# Blackfish/Tautog with Tomatoes, Basil and Clams



## okimavich (Nov 13, 2006)

1 1/2 lb Blackfish (Tautog) Fillets
Salt to Taste
Fresh Ground Pepper to Taste
2 Tbl Olive Oil
1 Tbl Butter
2 Garlic Cloves Finely Chopped
1/2 lb Ripe plum tomatoes peeled, seeded, and chopped - (1 1/2 cups)
15 Basil leaves washed, julienned
1 Cup White Wine
24 Live littleneck clams unopened shells, well washed

* Season the blackfish with salt and pepper. In a large skillet, with a lid, over medium heat, heat the olive oil and butter. Add the fish and saute on each side for 3 minutes. Remove the fish and keep warm.
* To the pan, add the garlic and cook 1 minute. Add the tomatoes and cook 2 minutes. Add the basil and wine and bring to the boil. Reduce heat and simmer. Place the fish back in the pan over the tomatoes.
* Place clams around periphery of saute pan. Return to simmer and cover with the lid. Cook until clams open, about 3 minutes.

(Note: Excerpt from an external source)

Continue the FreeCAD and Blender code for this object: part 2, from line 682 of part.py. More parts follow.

Serve with garlic aioli and crusty bread.
* This recipe yields 4 servings.


I found the recipe online, but my twist on this was to reduce sauce and serve over linguine. It turned out kind of like linguine with red clam sauce. Except there was nice hunk of fish on top. Mmmm. Enjoy with your favorite :beer:


----------



## fingersandclaws (Oct 17, 2005)

Thanks for sharing the recipe. So . . . when you gonna hook a brutha up and feed him some dinner?


----------



## cygnus-x1 (Oct 12, 2005)

Yeah man !!! That sounds like a plan dinner at O's house  

Thanks for the recipe ... I will use that this year on something!


----------



## okimavich (Nov 13, 2006)

Give a brutha a meal, feed him for a night. Give a brutha the recipe, he still expects you to cook. 

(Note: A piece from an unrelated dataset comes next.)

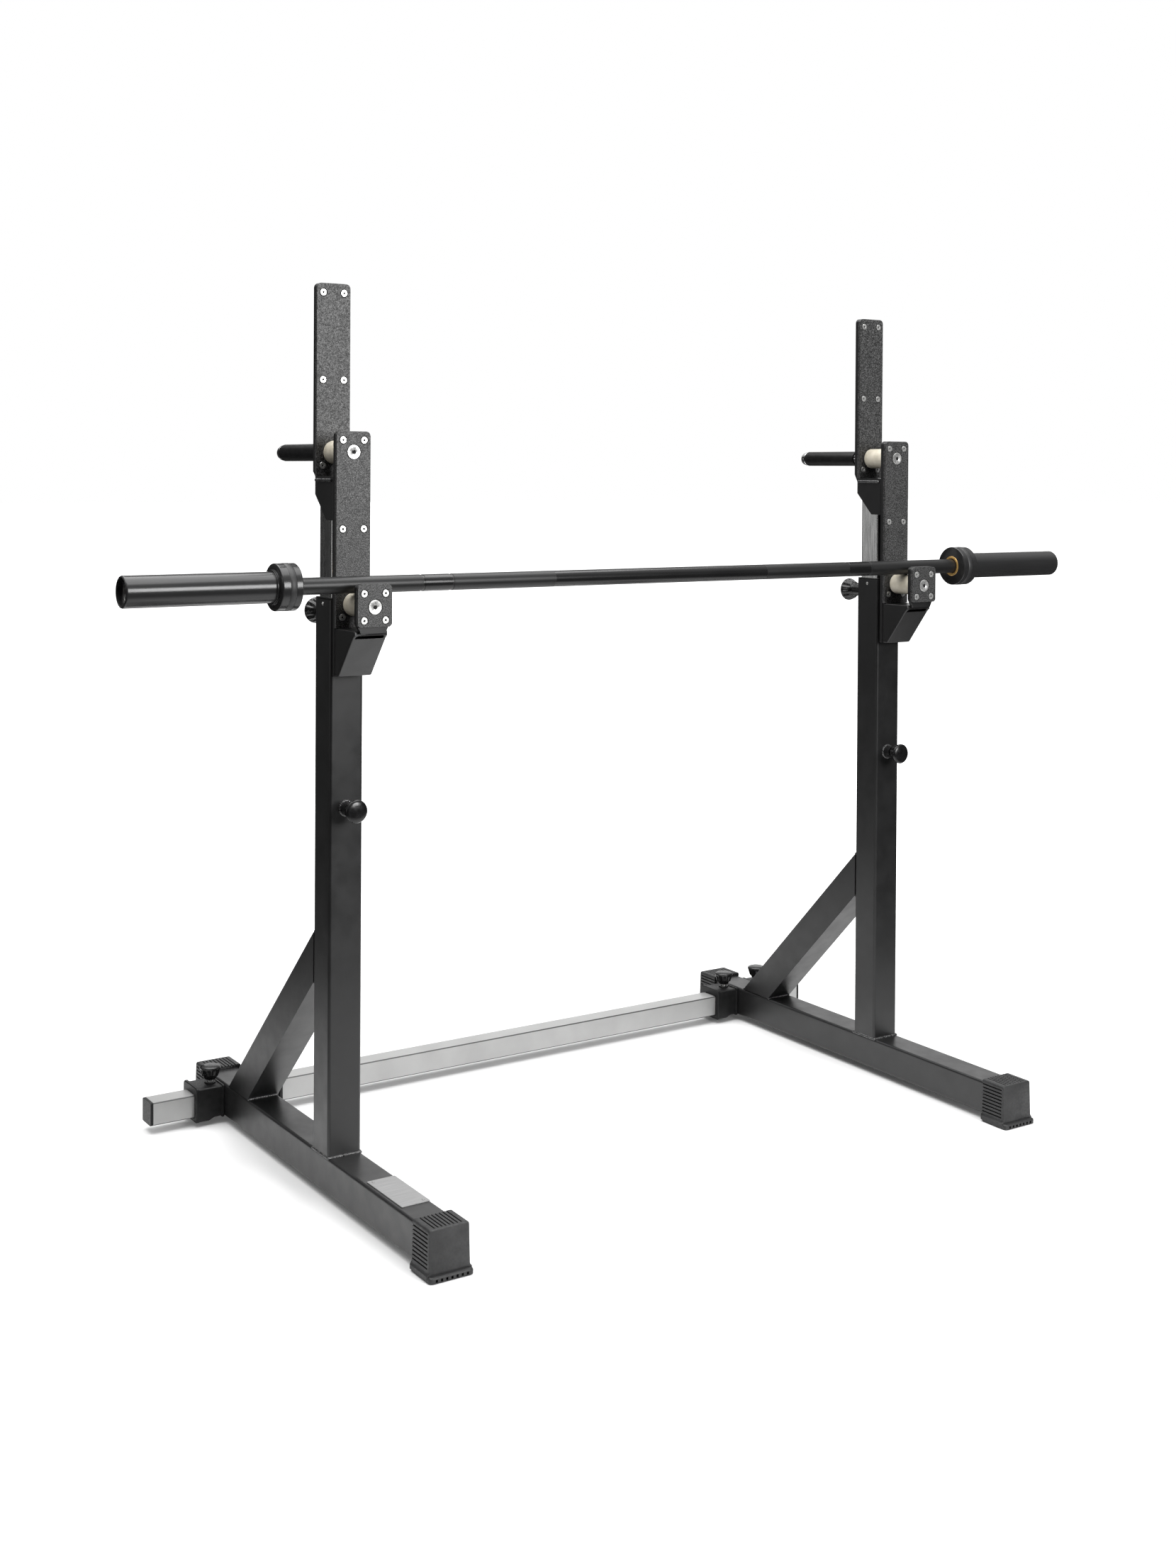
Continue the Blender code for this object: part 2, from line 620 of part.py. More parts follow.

You got the fish? I got the tomatoes. Let's get it on!


----------



## fishbait (Nov 11, 2005)

I got the fire and the wok. You betta bring a whole bushel of tomatoes, cause I plan on having a whole mess of fish in two weeks. Don't worry fingers, I'll give you a couple of sympathy fish!


----------



## fingersandclaws (Oct 17, 2005)

fishbait said:


> cause I plan on having a whole mess of fish in two weeks.



This will be your downfall Mr. Bait.  Come prepared with a bunch of ice . . . you'll need it it to cool down that cooler full of nothing.

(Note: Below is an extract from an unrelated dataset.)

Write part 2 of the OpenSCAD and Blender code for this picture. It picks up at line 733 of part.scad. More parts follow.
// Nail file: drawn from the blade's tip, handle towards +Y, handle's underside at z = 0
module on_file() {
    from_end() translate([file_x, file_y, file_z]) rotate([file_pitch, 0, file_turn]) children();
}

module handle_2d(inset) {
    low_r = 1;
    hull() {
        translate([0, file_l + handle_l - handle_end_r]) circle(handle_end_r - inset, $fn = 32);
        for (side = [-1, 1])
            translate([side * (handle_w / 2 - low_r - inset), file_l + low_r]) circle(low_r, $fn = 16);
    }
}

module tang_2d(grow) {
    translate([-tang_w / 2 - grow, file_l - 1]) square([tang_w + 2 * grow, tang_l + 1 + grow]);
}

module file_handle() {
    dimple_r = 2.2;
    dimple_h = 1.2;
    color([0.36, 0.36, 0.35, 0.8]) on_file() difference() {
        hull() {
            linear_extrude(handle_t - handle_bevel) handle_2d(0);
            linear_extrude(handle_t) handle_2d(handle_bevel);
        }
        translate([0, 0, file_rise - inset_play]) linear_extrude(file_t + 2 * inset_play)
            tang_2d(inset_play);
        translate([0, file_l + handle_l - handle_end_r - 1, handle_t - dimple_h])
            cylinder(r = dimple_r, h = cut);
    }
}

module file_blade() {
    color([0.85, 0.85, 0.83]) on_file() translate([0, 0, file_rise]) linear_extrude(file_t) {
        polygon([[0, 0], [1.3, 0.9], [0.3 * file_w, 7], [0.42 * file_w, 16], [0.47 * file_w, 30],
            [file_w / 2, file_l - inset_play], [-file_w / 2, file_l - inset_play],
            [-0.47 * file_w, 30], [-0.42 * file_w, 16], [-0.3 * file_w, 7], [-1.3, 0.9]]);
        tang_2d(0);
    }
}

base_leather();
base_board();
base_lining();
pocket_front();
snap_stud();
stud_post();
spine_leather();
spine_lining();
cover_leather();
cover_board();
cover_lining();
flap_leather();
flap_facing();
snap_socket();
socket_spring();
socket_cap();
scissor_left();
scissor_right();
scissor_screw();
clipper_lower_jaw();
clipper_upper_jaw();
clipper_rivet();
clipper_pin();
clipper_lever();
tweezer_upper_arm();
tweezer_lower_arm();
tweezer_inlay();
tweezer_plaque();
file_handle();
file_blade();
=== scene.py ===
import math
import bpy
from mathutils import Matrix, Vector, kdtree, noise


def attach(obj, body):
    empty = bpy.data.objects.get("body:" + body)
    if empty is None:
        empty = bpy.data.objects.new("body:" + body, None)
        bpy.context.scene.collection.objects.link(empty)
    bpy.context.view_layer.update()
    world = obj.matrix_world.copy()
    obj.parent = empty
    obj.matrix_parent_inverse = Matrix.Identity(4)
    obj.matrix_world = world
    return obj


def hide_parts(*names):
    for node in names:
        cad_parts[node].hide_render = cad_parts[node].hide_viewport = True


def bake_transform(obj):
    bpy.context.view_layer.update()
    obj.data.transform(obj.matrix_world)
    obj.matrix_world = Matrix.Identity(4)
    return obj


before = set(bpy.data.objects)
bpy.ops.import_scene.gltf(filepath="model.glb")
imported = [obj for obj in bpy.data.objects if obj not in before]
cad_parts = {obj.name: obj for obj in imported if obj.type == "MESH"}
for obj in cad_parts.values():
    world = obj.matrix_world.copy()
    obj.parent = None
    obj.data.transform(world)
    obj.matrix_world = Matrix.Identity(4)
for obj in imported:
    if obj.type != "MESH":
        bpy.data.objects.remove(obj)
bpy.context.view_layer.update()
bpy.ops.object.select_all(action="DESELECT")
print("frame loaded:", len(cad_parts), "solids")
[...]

BTW, I ain't got no problems taking sympathy fish . . . you didn't offer any to me last time is all  I say we do it like the communists: take all the fish and divide evenly among fisherman. I'll wait for you guys on shore


----------



## fishbait (Nov 11, 2005)

Sympathy fish were only offered to the guys who get skunked or couldn't make it! You better bring your game face next week. And some clams too! You're gonna need them to cook up my fish.


----------



## cygnus-x1 (Oct 12, 2005)

fingersandclaws said:


> This will be your downfall Mr. Bait.  Come prepared with a bunch of ice . . . you'll need it it to cool down that cooler full of nothing.
> 
> BTW, I ain't got no problems taking sympathy fish . . . you didn't offer any to me last time is all  I say we do it like the communists: take all the fish and divide evenly among fisherman. I'll wait for you guys on shore


Let's do it like the communism that is _actually_ practiced. I will wait for you in the parking lot. After you each divide the fish I will take 1 from each of you like a good KGB agent would


----------



## fingersandclaws (Oct 17, 2005)

The other day, brother OKimavich made the meal posted above for some of his WBB bretheren and I must confess, it was might good. I though he photoshopped the picture above, but it's exactly how the real deal looked. Give it a go everyone, it's that good!!!! BTW, something about using tog makes it even more special


----------



## Kwesi W. (Apr 14, 2006)

*So....*

when is the WBB fish Fry!!!????!!!!


----------